The story, in an online mag called Work Boat, said Thunder Bay is needed at home for ice-breaking duties, for which the season is said to have begun here in the Wild and Wooly Northeast. I was further informed by the article that more than 85 percent of home heating oil in the U.S. is consumed in this top right quadrant of our fair country, which is no surprise to me, and that 90 percent of this oil is delivered by sea.

Thus the need for clear lanes along our dear coasts and up our rivers.

* * * * *

The same day I read about oil and ice-breaking, I heard on the radio that there is now a market for fake old Scotch whiskey. It was reported that the market for fake stuff has been created because the real old stuff can be sold for a fortune.

According to one tipsy website: “Over the past four decades, Macallan has built probably the best reputation for quality malt whisky; rare expressions can change hands for thousands of pounds, and prices for such bottles are continuously going up.”

* * * * *

Speaking of Wild and Wooly, why is it that every minor piece of precipitation that falls as snow these days is described by insane meteorologists as a storm?
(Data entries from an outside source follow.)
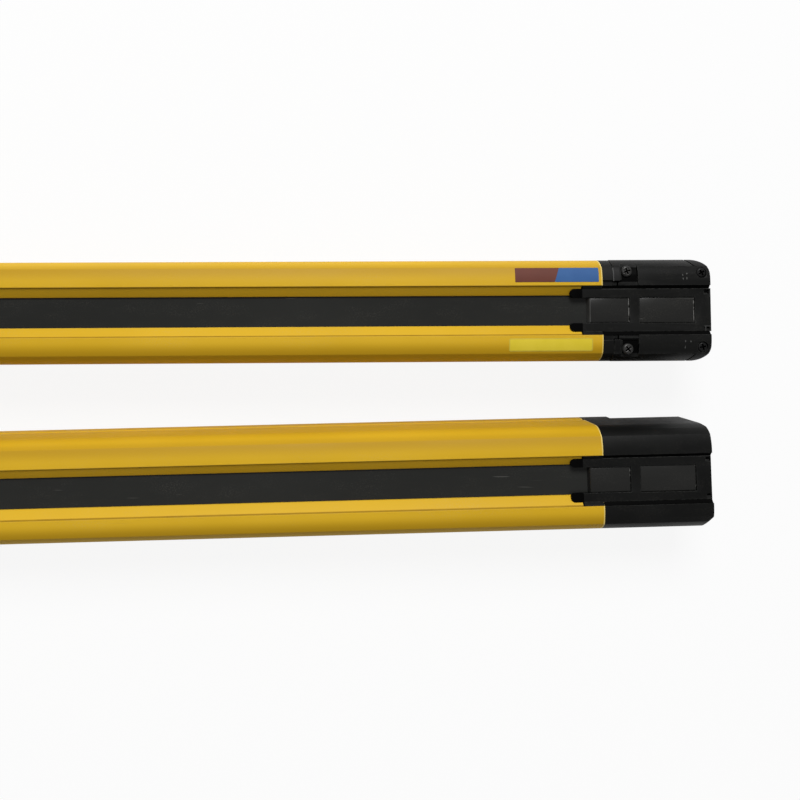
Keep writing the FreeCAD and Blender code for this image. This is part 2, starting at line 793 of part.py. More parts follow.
doc.recompute()
for item in doc.Objects:
    if "Invalid" in item.State or "Error" in item.State:
        raise RuntimeError(f"{item.Name} ({item.Label}) is {item.State}")
for body in nodes:
    if body.Shape.isNull() or not body.Shape.isValid():
        raise RuntimeError(f"{body.Label} has no valid shape")

os.makedirs("parts", exist_ok=True)
for body in nodes:
    body.Shape.exportStep(f"parts/{body.Label}.step")
    print(body.Label, len(body.Shape.Solids), "solids", round(body.Shape.Volume), "mm3")
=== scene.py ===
import math

import bmesh
import bpy
from mathutils import Matrix, Vector


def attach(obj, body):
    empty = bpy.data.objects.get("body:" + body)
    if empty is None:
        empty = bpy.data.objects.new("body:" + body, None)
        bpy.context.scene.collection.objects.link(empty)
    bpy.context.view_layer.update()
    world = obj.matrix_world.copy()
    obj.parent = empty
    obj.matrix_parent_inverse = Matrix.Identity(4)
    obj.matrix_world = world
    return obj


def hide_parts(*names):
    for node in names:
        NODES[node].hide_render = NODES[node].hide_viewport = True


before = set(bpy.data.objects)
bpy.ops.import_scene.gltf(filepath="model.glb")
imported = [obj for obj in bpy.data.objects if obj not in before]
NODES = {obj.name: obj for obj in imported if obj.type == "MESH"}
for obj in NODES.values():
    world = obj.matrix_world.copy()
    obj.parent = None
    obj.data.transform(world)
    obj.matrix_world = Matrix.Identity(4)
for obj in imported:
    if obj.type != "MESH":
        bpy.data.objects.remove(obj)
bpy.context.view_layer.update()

# The pieces' lengths are in millimetres, and MM turns them into metres.
MM = 0.001
END_FACE = 240
RIDGE_TOP = 27
SLIDE, HALF_PITCH = 0.25, 26.65
TRANSMITTER_TURN = math.radians(180.94)

# Each bar's own frame: +X to its socket end, +Y across it, +Z out of its window.
BARS = {
    "receiver": Matrix.Translation((SLIDE * MM, HALF_PITCH * MM, 0)),
    "transmitter": (Matrix.Translation((-SLIDE * MM, -HALF_PITCH * MM, 0))
                    @ Matrix.Rotation(TRANSMITTER_TURN, 4, "Z")),
}


# ---------------------------------------------------------------- node helpers
def node(tree, kind, inputs=None, **settings):
    """A new node, with its settings and its inputs' values or links."""
    made = tree.nodes.new(kind)
    for name, value in settings.items():
        setattr(made, name, value)
    for key, value in (inputs or {}).items():
        if isinstance(value, bpy.types.NodeSocket):
            tree.links.new(value, made.inputs[key])
        else:
            made.inputs[key].default_value = value
    return made


def math_node(tree, operation, first, second=0.5, clamp=False):
    made = node(tree, "ShaderNodeMath", {0: first, 1: second}, operation=operation, use_clamp=clamp)
    return made.outputs[0]


def ramp(tree, factor, low, high):
    """0 where factor is under low, 1 where it is over high, smooth between."""
    made = node(tree, "ShaderNodeMapRange", {"Value": factor, "From Min": low, "From Max": high})
    made.interpolation_type = "SMOOTHSTEP"
    return made.outputs["Result"]


def blend(tree, factor, first, second):
    """Mixes two colours."""
    made = node(tree, "ShaderNodeMix", data_type="RGBA")
    for socket, value in zip((made.inputs[0], made.inputs[6], made.inputs[7]), (factor, first, second)):
        if isinstance(value, bpy.types.NodeSocket):
            tree.links.new(value, socket)
        else:
            socket.default_value = value
    return made.outputs[2]


def new_group(name, inputs, outputs):
    """A node group with number inputs; returns it with its input and output nodes."""
    group = bpy.data.node_groups.new(name, "ShaderNodeTree")
    for label, value in inputs:
        socket = group.interface.new_socket(label, in_out="INPUT", socket_type="NodeSocketFloat")
        socket.default_value = value
    for label, kind in outputs:
        group.interface.new_socket(label, in_out="OUTPUT", socket_type=kind)
    return group, group.nodes.new("NodeGroupInput"), group.nodes.new("NodeGroupOutput")


def effect(tree, group, values, output):
    """Places a group in a material with its own values."""
    made = tree.nodes.new("ShaderNodeGroup")
    made.node_tree = group
    for label, value in values.items():
        made.inputs[label].default_value = value
    return made.outputs[output]


def object_place(tree, stretch=(1, 1, 1), turn=0.0):
    """Places on the object, stretched, and turned about Z, for a texture to use."""
    coordinates = node(tree, "ShaderNodeTexCoord").outputs["Object"]
    mapping = node(tree, "ShaderNodeMapping", {"Vector": coordinates, "Scale": stretch})
    mapping.inputs["Rotation"].default_value[2] = turn
    return mapping.outputs["Vector"]


# ---------------------------------------------------------------- effects that materials share
def make_surface_grain():
    """Fine relief of a moulded or coated skin."""
    group, given, out = new_group(
        "surface_grain", [("Scale", 2000), ("Strength", 0.2), ("Depth", 0.00003), ("Edge Radius", 0.0002)],
        [("Normal", "NodeSocketVector")])
    rounded = node(group, "ShaderNodeBevel", {"Radius": given.outputs["Edge Radius"]}, samples=4)
    noise = node(group, "ShaderNodeTexNoise",
                 {"Vector": object_place(group), "Scale": given.outputs["Scale"], "Detail": 3,
                  "Roughness": 0.55})
    bump = node(group, "ShaderNodeBump",
                {"Strength": given.outputs["Strength"], "Distance": given.outputs["Depth"],
                 "Height": noise.outputs[0], "Normal": rounded.outputs[0]})
    group.links.new(bump.outputs[0], out.inputs["Normal"])
    return group


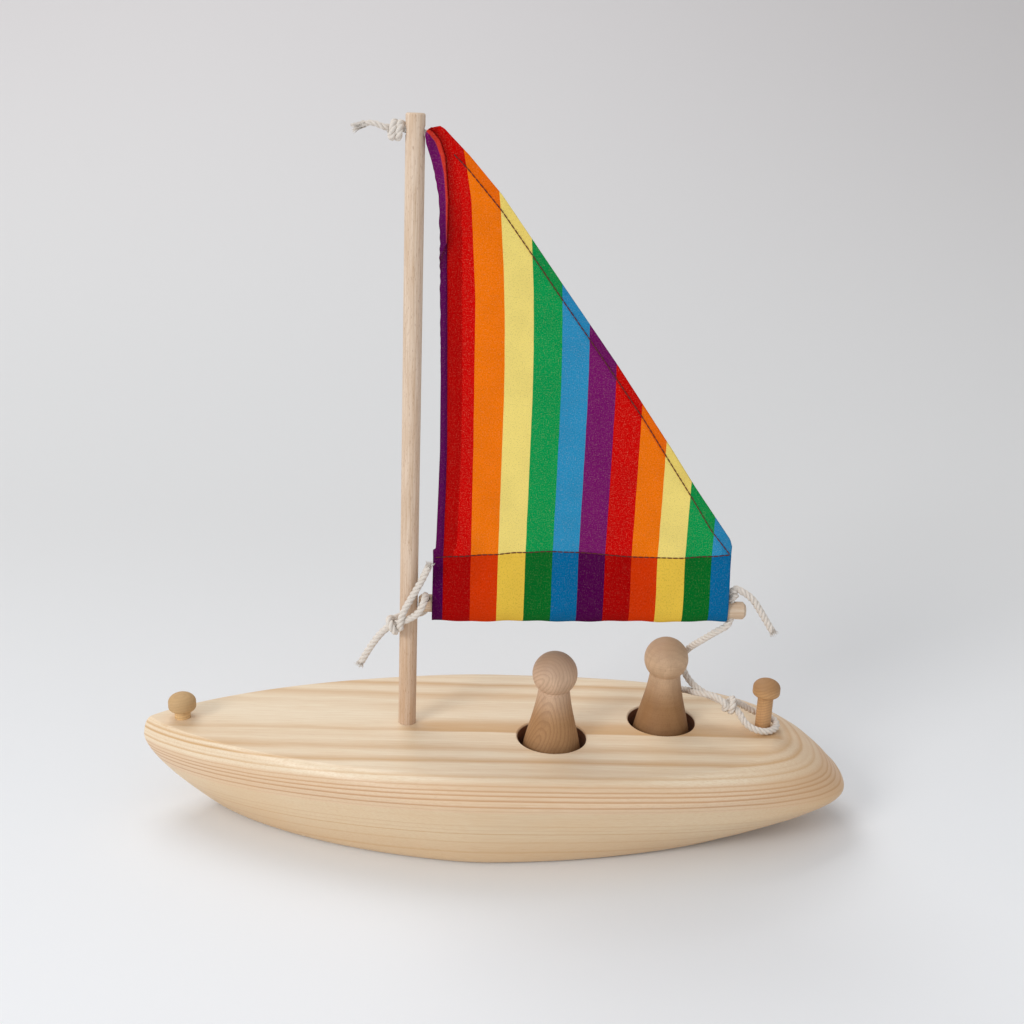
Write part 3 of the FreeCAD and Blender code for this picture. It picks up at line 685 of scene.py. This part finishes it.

Quite mad.

* * * * *

So for those who have not yet identified the monstrous blunder in the New York Post story quoted above, I will reveal all.

The secret is hidden in this paragraph: “The vessel was carrying limes when it caught fire and sank a mile and a half north of the Hereford Inlet in North Wildwood on Dec. 4, 1886, according to the Ocean City Life-Saving Museum.”

I feel I am safe in saying categorically that no ship from Rockland ever carried a cargo of limes.

Rather, it was carrying casks of lime powder, a building material distilled in kilns along our waterfront from lime rock dug out of our quarries (now the city dump), and manufactured here in our wonderful city by the sea. Billions of tons of the stuff were shipped to New York and other metropolitan locations for use in making building plaster.

The forensic clincher in this wrongheaded tale about lime fruit is the report that the lost vessel caught fire.

Lime powder is notoriously flammable when mixed with water, and many are the tales of ships whose cargoes burst into flames either here at the docks or later at sea, when the lime powder happened to get wet.

In fact, I read once that the dangers involved in this sort of combustion caused people to transport the lime powder casks in old and leaky ships, so that the value of a lost vessel would only amount to the value of an old rubbishy bit of boat, and not some expensive new one.

Of course, by using old and leaky ships to deliver lime powder, the risk of fire was increased many times. Tell me the logic of that, if you please.

Comments (3)
Posted by: Harold Bryson Mosher | Jan 07, 2019 05:53

Lime is basic, the opposite of acidic.  Pulverized limestone is used to neutralize acidic soils.

Posted by: Eric Thurston | Jan 04, 2019 16:08

Limes are acidic, so perhaps the acid ate through the hull allowing sea water to come in, thereby causing the lime to catch fire and the ship to sink.

Posted by: Richard McKusic, Sr. | Jan 03, 2019 15:34

Sounds like the logic we are hearing from Lord Trumpleton these days. Hmmm.